Alas! how many Christians there are to whom the very word Holy, though
it be the name by which the Father, in His New Testament, loves to call
His children more than any other, is strange and unintelligible. And
again, alas! for how many Christians there are for whom, when the word
is heard, it has but little attraction, because it has never yet been
shown to them as a life that is indeed possible, and unutterably
blessed. And yet again, alas! for how many are there not, even workers
in the Master's service, to whom the 'all holy living and godliness' is
yet a secret and a burden, because they have not yet consented to give
up all, both their will and their work, for the Holy One to take and
fill with His Holy Spirit. And yet once more, alas! as the cry comes,
even from those who do know the power of a holy life, lamenting their
unfaithfulness and unbelief, as they see how much richer their entrance
into the Holy Life might have been, and how much fuller the blessing
they still feel so feeble to communicate to others.
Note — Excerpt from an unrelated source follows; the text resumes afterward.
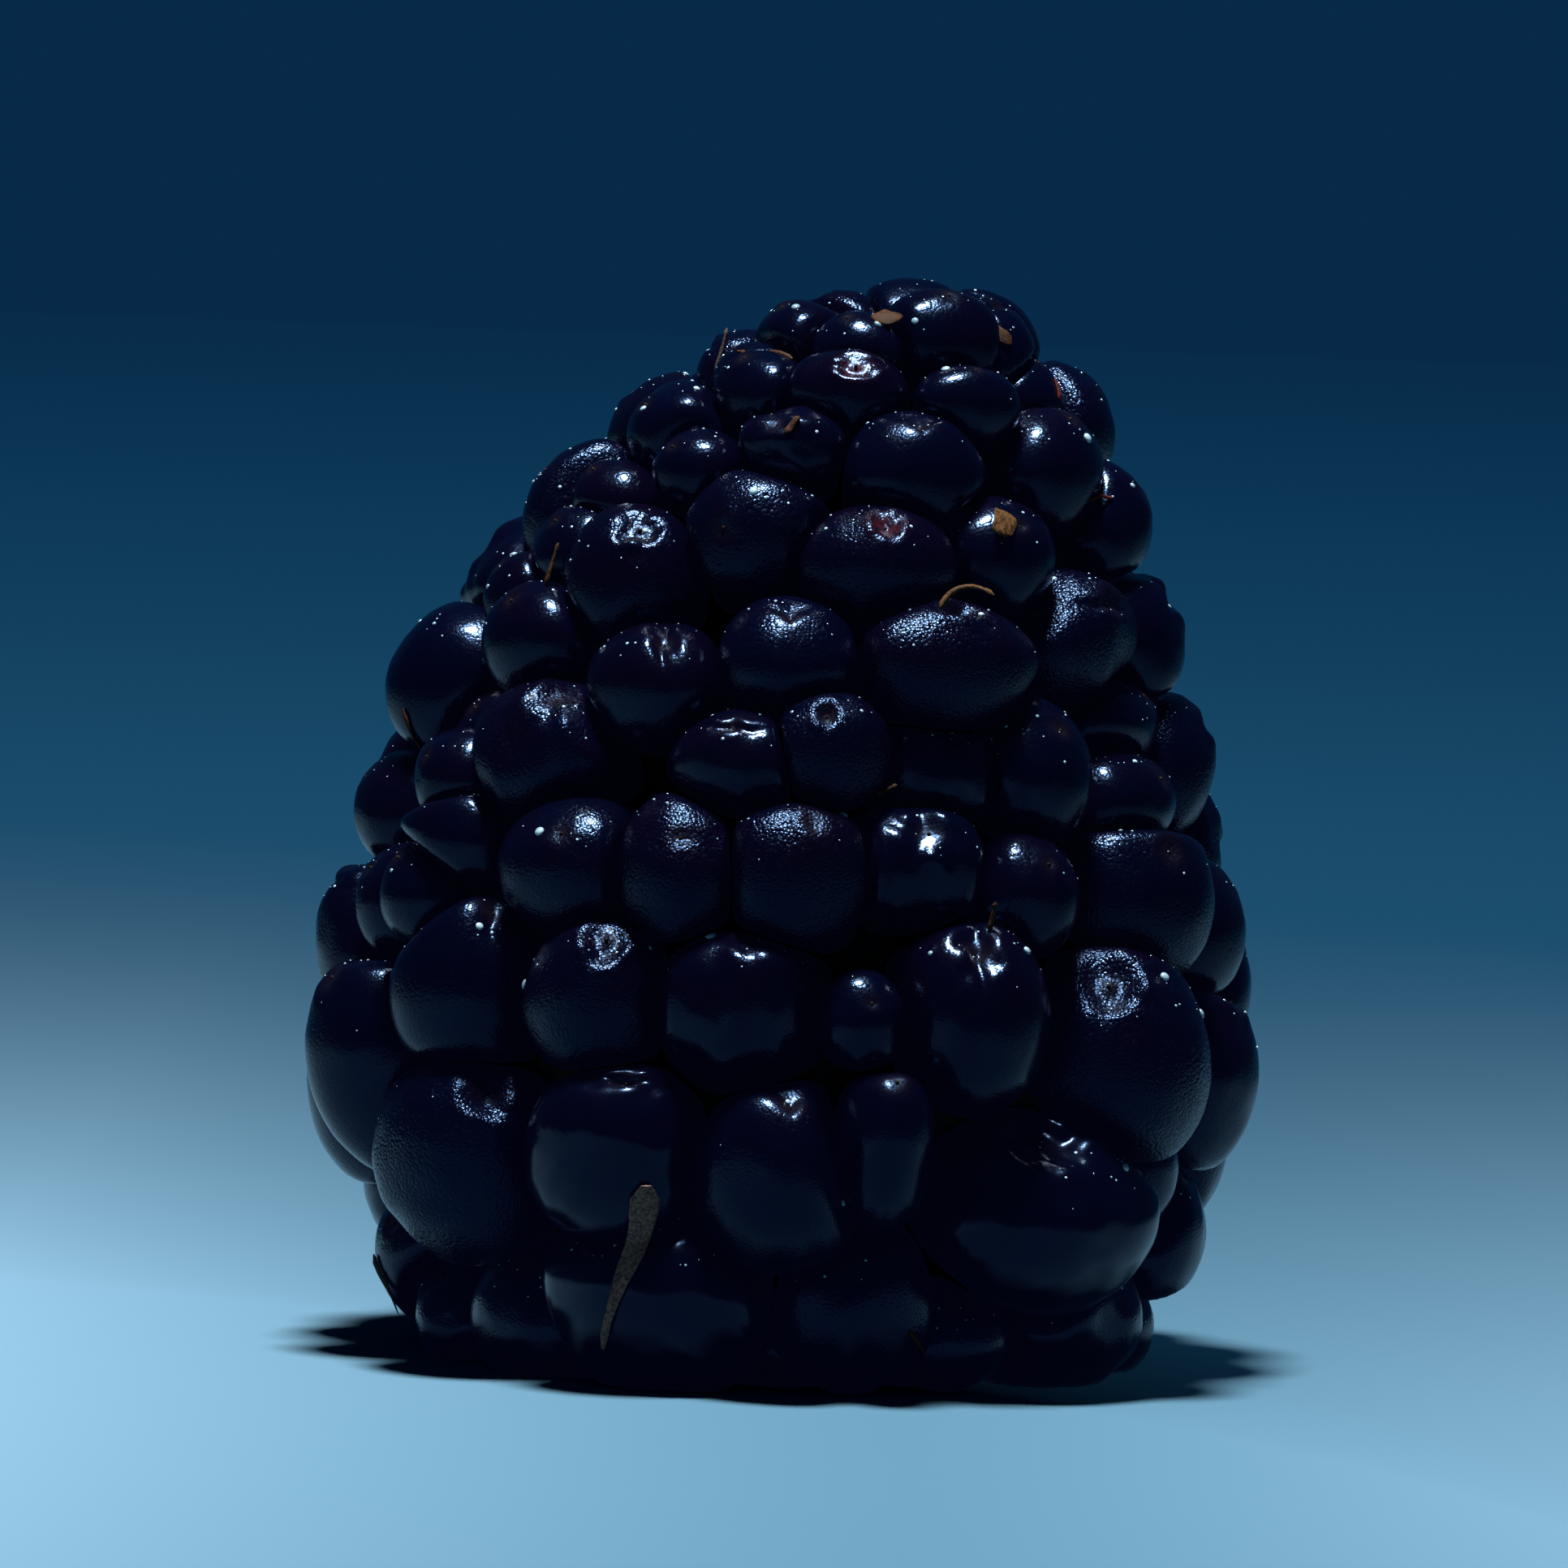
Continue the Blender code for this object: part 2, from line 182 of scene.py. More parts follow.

Oh, the question is
needed! Shall not each of us take it, and keep it, and answer it by the
Holy Spirit through whom it came, and then pass it on to our brethren,
that we and they may help each other in faith, and live in joy and hope
to give the answer our God would have?
'Seeing that these things are, then, all to be dissolved, what manner of
persons ought we to be in all holy living and godliness?' Brethren! the
time is short. The world is passing away. The heathen are perishing.